Что же касается утверждений, будто первобытные люди жили на грани голода, то такое представление с трудом согласуется с невероятным количеством костей животных, которые скопились в различных местах, где в эпоху палеолита забивали добычу. По Европе и Азии тогда перемещались огромные стада мамонтов, лошадей, обыкновенных и северных оленей, бизонов. О способности людей эпохи палеолита систематически и рационально использовать этих животных свидетельствуют кости более тысячи мамонтов, найденные на одной из стоянок в Чехословакии, и останки десятка тысяч диких лошадей, которых с разной периодичностью загоняли на высокую скалу близ нынешнего французского города Солютре, чтобы затем сбросить оттуда вниз. Наконец, сохранившиеся скелеты самих охотников свидетельствуют о том, что питались они необычайно хорошо.
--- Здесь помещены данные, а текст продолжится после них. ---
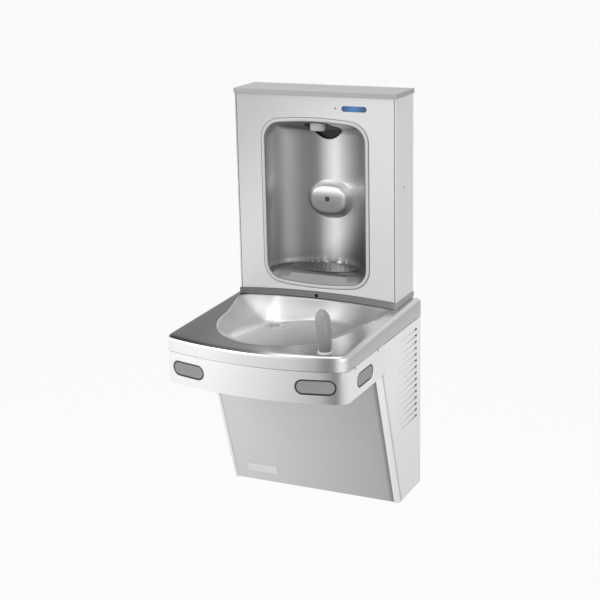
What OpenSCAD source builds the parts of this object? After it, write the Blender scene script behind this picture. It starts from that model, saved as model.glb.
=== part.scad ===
// Wall hung bottle filling station: a filler cabinet with a sensor alcove, standing on the basin
// of a water cooler with a bubbler. X runs to the right, Y into the wall, Z up.
// The origin is the middle of the lower back edge, on the wall plane.

/* [Upper cabinet] */
// Width of the filler cabinet
filler_w = 420; // [412:1:424]
// Depth of the filler cabinet, from the wall to its front panel
filler_d = 115; // [112:1:118]
// Height of the filler cabinet above the ledge
filler_h = 492; // [484:1:520]
// Height of the top cap
cap_h = 11; // [6:1:16]
// How far the top cap stands out at each side
cap_lip = 3; // [2:0.5:5]
// Thickness of the sheet metal
sheet_t = 1.5; // [1.2:0.1:1.8]
// Height of the ledge between basin and filler, at its ends
ledge_h = 16; // [14:1:20]
// How far the ledge and the panel edge above it arch up in the middle
arch_h = 9; // [6:1:11]

/* [Alcove] */
// Width of the opening inside its trim
open_w = 264; // [254:1:268]
// Height of the panel above the opening, at the middle
open_top = 62; // [58:1:66]
// Height from the ledge to the lower edge of the opening
open_lift = 28; // [26:1:32]
// Radius of the opening's corners
open_r = 42; // [36:1:46]
// How far the top and bottom edges bow out
open_bow = 10; // [7:1:12]
// Width of the trim ring
trim_w = 9; // [7:0.5:10]
// Thickness of the trim ring in front of the panel
trim_t = 2; // [1.5:0.1:2.5]
// Gap between the alcove's back and the wall
alcove_back = 12; // [11:0.5:14]
// Height of the alcove's floor above the opening's lower edge
floor_rise = 29; // [26:1:32]
// Drop of the ceiling from front to back
ceiling_drop = 34; // [30:1:38]
// Radius of the hole in the ceiling
mouth_r = 46; // [42:0.5:46.5]
// Height of the sensor above the alcove's floor
sensor_rise = 170; // [155:1:185]
// Largest radius of the sensor nose
nose_r = 52; // [46:1:54]
// How far the nose stands out from the alcove's back
nose_out = 30; // [26:1:32]
// Radius of the sensor window
window_r = 6.5; // [5:0.25:8]

/* [Basin] */
// Width over the basin, the apron and the lower cabinet
unit_w = 460; // [456:1:466]
// Depth from the wall to the middle of the bowed front
basin_d = 504; // [500:1:512]
// How far the front bows out over the full width
bow_h = 39; // [32:1:44]
// Plan radius of the front corners
corner_r = 28; // [24:1:34]
// Height of the basin's skirt at the front
skirt_h = 36; // [33:1:40]
// How much higher the deck is at the wall than at the front
deck_rise = 13; // [10:1:15]
// Radius of the deck's rolled edge
roll_r = 12; // [9:0.5:14]
// How much narrower the bowl's floor is than its rim, at each side
bowl_slope = 34; // [30:1:42]
// Depth of the bowl at its drain, below the front of the deck
bowl_depth = 41; // [36:1:44]
// Radius of the drain hole
drain_r = 16; // [15:0.25:17]

/* [Bubbler] */
// Height of the bubbler guard
guard_h = 90; // [80:1:100]
// Half width of the guard at its widest
guard_r = 17.5; // [16:0.5:19]
// How far the guard's tip leans over the bowl
guard_lean = 22; // [16:1:26]
// Radius of the spout
spout_r = 5; // [4:0.25:5.5]

/* [Apron and pads] */
// Height of the apron
apron_h = 75; // [73:1:80]
// How far from the wall the apron's side wraps end
wrap_y = 244; // [240:1:250]
// Width of a push pad
pad_w = 94; // [88:1:98]
// Height of a push pad
pad_h = 35; // [32:1:38]
// How far a pad travels
pad_travel = 4; // [3:0.5:5]
// Distance of each front pad's middle from the side
pad_side = 69; // [67:1:74]
// Distance of the side pads from the wall
side_pad_y = 362; // [356:1:368]

/* [Lower cabinet] */
// Height of the lower cabinet, up to the apron
lower_h = 368; // [362:1:380]
// Depth of the lower cabinet at its foot
lower_d = 152; // [150:1:160]
// Depth of the lower cabinet under the apron
lower_top_d = 272; // [266:1:280]
// Radius of the side panels' front bends
bend_r = 10; // [8:0.5:11]
// Number of louvres on each side
louvre_n = 15; // [10:1:15]
// Distance between louvres
louvre_pitch = 16.2; // [15:0.1:16.5]
// Length of a louvre
louvre_l = 148; // [130:1:152]
// Width of the name plate
plate_w = 85; // [70:1:95]
// Height of the name plate
plate_h = 25; // [18:1:28]

/* [Inside] */
// Radius of the compressor
compressor_r = 50; // [44:1:52]
// Radius of the cooling tank
tank_r = 48; // [42:1:50]
// Radius of the fan
fan_r = 58; // [50:1:60]
// Radius of the waste pipe, a 1 1/4 inch pipe
waste_r = 15.9; // [15:0.1:16.2]
// Radius of the water inlet stub, a 3/8 inch tube
inlet_r = 4.76; // [4.5:0.02:5.2]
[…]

Представление о том, что люди эпохи палеолита круглосуточно трудились, чтобы добыть себе пропитание, сегодня тоже выглядит смехотворным. Их способности собирать съедобные растения, безусловно, не уступали шимпанзе. Как демонстрируют полевые исследования, человекообразные обезьяны в естественной среде обитания тратят на уход за своей внешностью, игры и лёгкий сон столько же времени, сколько им нужно для добычи и приёма пищи. А охотой наши предки из верхнего палеолита, скорее всего, занимались по меньшей мере столь же мастерски, как львы – у этих животных всплески интенсивной активности чередуются с длительными периодами отдыха и расслабления. Более подробные данные по этому вопросу содержатся в исследованиях, посвящённых тому, как распределяют своё время сегодняшние охотники и собиратели. В частности, Ричард Ли из Университета Торонто [Lee 1968, 1969, 1972] подсчитал, сколько времени на поиск пищи тратят современные охотники-собиратели из африканских бушменов. Несмотря на то, что бушмены живут на краю Калахари – пустынной местности, которая по буйству растительности едва ли сопоставима с территорией Франции эпохи верхнего палеолита, – взрослым представителям этого народа достаточно лишь трёх часов в день, чтобы добыть еду, богатую белками и другими необходимыми питательными веществами.
Как демонстрируют исследования Аллена и Орны Джонсон, индейцы племени мачигуэнга из перуанской части Амазонии, занимающееся незатейливым огородничеством, тратят на получение пищи чуть больше более трёх часов в день в расчёте на одного человека, хотя в результате получают меньше животного белка, чем бушмены. Но в районах выращивания риса на востоке острова Ява крестьяне сегодня, согласно имеющимся оценкам, тратят около 44 часов в неделю на производительный сельскохозяйственный труд – ни одному уважающему себя бушмену такое даже в голову не придёт – и при этом редко употребляют в пищу животные белки. Американские фермеры, для которых работа по 50–60 часов в неделю является обычным делом, по меркам бушменов питаются хорошо, но определённо не могут похвастаться таким же количеством свободного времени.